(Bloomberg) -- Oil bounced back from a seven-month low as equities led risk assets in a recovery from a global market selloff.
West Texas Intermediate edged higher to settle above $73 a barrel, its first daily gain after tumbling more than 6% over three straight losing sessions. As prices neared the lowest levels this year, traders received multiple warning signs that futures were oversold. Still, it was only when the S&P 500 recovered in New York trading hours that was crude able to recoup its losses.
Meanwhile, traders continued to weigh signs of potential physical market tightness. Those risks include the loss of some Libyan supplies and concerns that the conflict in the Middle East could hurt production from the region.

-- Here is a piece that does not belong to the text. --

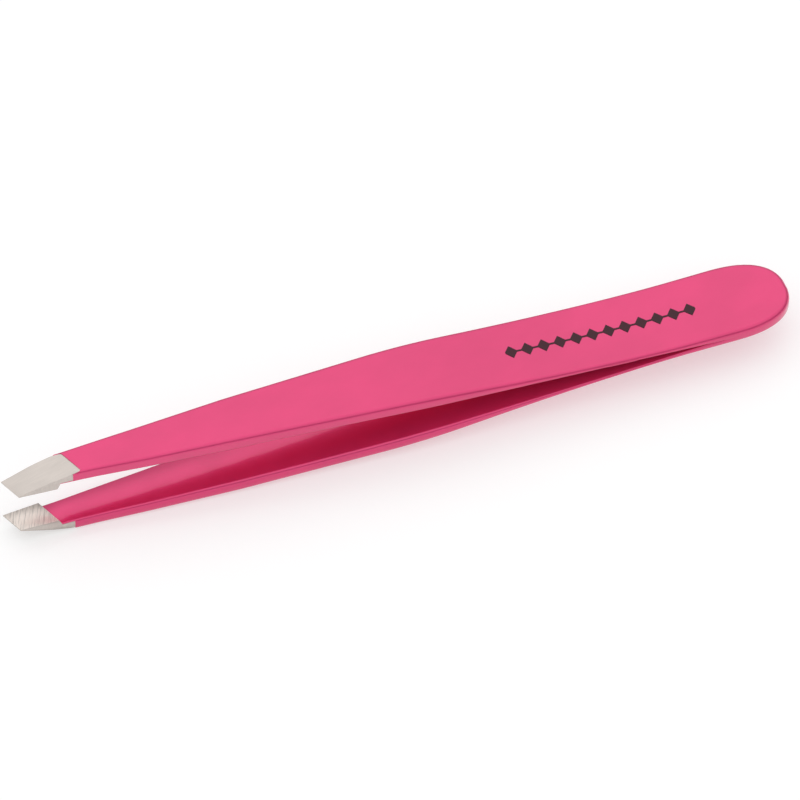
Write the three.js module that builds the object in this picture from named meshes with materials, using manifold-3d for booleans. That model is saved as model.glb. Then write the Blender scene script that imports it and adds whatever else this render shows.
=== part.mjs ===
// Slant-tip tweezers: two sprung steel arms, spot welded at the heel and coated with enamel.
// Millimetres. X runs from the tips (x = 0) to the heel, Y is across the arms, Z is up.
// The plane between the two arms is z = 0 while the part is built, then the group is lifted
// so that the lowest point of the lower arm is at z = 0.
import * as THREE from 'three';
import * as BufferGeometryUtils from 'three/addons/utils/BufferGeometryUtils.js';
import Module from 'manifold-3d';

// ---------- overall sizes ----------
const LENGTH = 95;
const COAT = 0.08;                 // enamel thickness
const INK = 0.03;                  // printed band thickness
const CENTRE_X = LENGTH / 2;

// ---------- plan outline (half widths) ----------
const TIP_HALF_WIDTH = 1.4;
const BLADE_LENGTH = 7.3;          // bare ground steel on the outer face of the tip
const BLADE_HALF_WIDTH = 1.84;     // where the enamel starts
const FLAT_START_X = 27;           // the flat outer face runs from here to the belly
const FLAT_HALF_WIDTH = 3.27;
const BELLY_X = 49;                // the bend of the bow
const BELLY_HALF_WIDTH = 4.58;
const SHOULDER_X = 81;
const SHOULDER_HALF_WIDTH = 4.99;
const HEEL_START_X = 87.3;         // the rounded end begins
const HEEL_POWER = 2.4;            // squareness of the rounded end
const SLANT = Math.tan(THREE.MathUtils.degToRad(23));
const SLANT_KEEP_X = 9;            // full slant up to here
const SLANT_FADE_X = 16;           // square sections from here on

// ---------- side profile (heights above the middle plane) ----------
const FRONT_TOP = 4.9;             // outer face where the enamel starts
const FLAT_START_TOP = 4.58;
const BELLY_TOP = 3.7;
const HEEL_TOP = 0.93;
const HEEL_FLAT_X = 81;
const TIP_TOP = 3.02;              // outer face at the very edge
const BREAK_X = 3.5;               // the steep ground bevel ends here
const BREAK_TOP = 4.08;
const FRONT_GAP = 3.4;             // inner face behind the pad
const GAP_START_X = 6;
const GAP_BELLY = 2.05;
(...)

“Oil prices have fallen in the last few days in lockstep” with equities, with limited reaction to developments in the Middle East, Goldman Sachs Group Inc. analysts including Daan Struyven wrote in a note. They see Brent finding support at $75 a barrel due to the limited risk of a US recession and room for an increase in speculative positioning.
Last week, oil notched its fourth straight weekly decline on signals of faltering demand in the US and China, with the Asian nation rolling out plans to spur domestic consumption over the weekend. On Tuesday a US government report flashed warning signs about consumption in China, citing a weak economy in the Asian country for sputtering oil demand growth.
Traders are bracing for a retaliatory attack on Israel by Iran and regional militias, though Tehran has underlined that it wants to avoid all-out war. Hezbollah and Israeli forces exchanged fire on Tuesday. For months, traders were concerned the conflict could spiral into a more devastating proxy war, embroiling the US and Iran and possibly hampering crude exports.
Oil’s dive also may have been partly arrested by algorithmic traders approaching the peak of their bearish positioning, according to analysis firms.
Investors will be looking to an industry report later Tuesday to gauge US crude inventories after five straight weeks of declines — the longest run since early 2022. Official data is due Wednesday.